## PROBLEM DETAILS
Which lines come from the start of the records through the line that holds "return (*out, 1.0)"? Write them out word for word.

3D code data
※
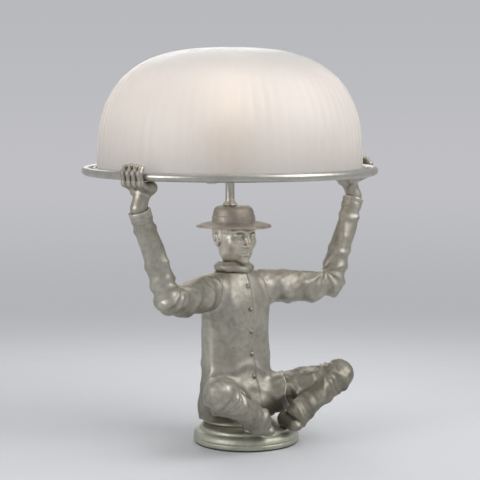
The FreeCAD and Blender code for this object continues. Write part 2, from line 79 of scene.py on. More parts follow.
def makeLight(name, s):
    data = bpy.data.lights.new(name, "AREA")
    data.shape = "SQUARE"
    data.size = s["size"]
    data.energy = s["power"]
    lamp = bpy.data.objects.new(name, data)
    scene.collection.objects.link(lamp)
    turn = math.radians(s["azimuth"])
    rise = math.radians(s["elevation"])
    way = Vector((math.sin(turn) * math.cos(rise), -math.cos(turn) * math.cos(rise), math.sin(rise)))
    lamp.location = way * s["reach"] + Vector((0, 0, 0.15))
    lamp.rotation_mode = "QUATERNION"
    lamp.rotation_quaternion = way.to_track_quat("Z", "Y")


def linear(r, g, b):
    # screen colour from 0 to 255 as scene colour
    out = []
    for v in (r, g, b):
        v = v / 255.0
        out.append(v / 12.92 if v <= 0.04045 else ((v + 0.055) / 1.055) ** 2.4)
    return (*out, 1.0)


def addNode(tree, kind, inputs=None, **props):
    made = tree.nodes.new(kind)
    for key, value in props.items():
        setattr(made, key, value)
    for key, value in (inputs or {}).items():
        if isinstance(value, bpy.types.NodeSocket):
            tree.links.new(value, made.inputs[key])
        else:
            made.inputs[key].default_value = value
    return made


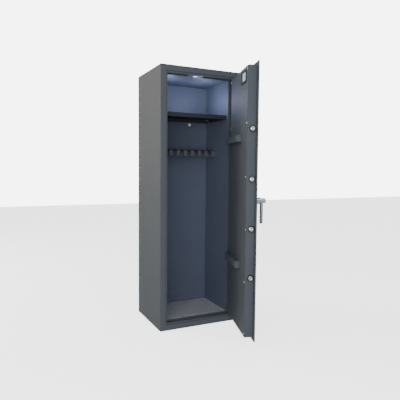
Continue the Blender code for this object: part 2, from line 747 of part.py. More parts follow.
※
## EXERCISE SOLUTION
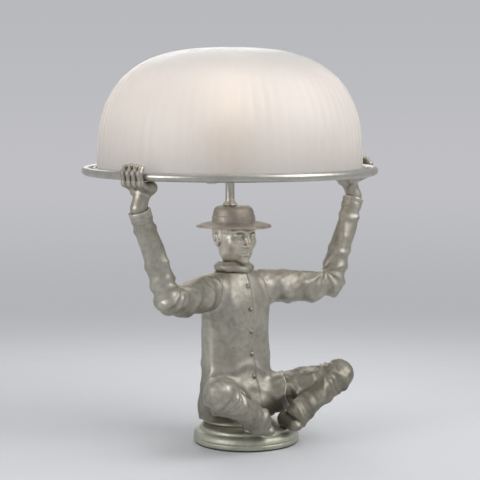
The FreeCAD and Blender code for this object continues. Write part 2, from line 79 of scene.py on. More parts follow.
def makeLight(name, s):
    data = bpy.data.lights.new(name, "AREA")
    data.shape = "SQUARE"
    data.size = s["size"]
    data.energy = s["power"]
    lamp = bpy.data.objects.new(name, data)
    scene.collection.objects.link(lamp)
    turn = math.radians(s["azimuth"])
    rise = math.radians(s["elevation"])
    way = Vector((math.sin(turn) * math.cos(rise), -math.cos(turn) * math.cos(rise), math.sin(rise)))
    lamp.location = way * s["reach"] + Vector((0, 0, 0.15))
    lamp.rotation_mode = "QUATERNION"
    lamp.rotation_quaternion = way.to_track_quat("Z", "Y")


def linear(r, g, b):
    # screen colour from 0 to 255 as scene colour
    out = []
    for v in (r, g, b):
        v = v / 255.0
        out.append(v / 12.92 if v <= 0.04045 else ((v + 0.055) / 1.055) ** 2.4)
    return (*out, 1.0)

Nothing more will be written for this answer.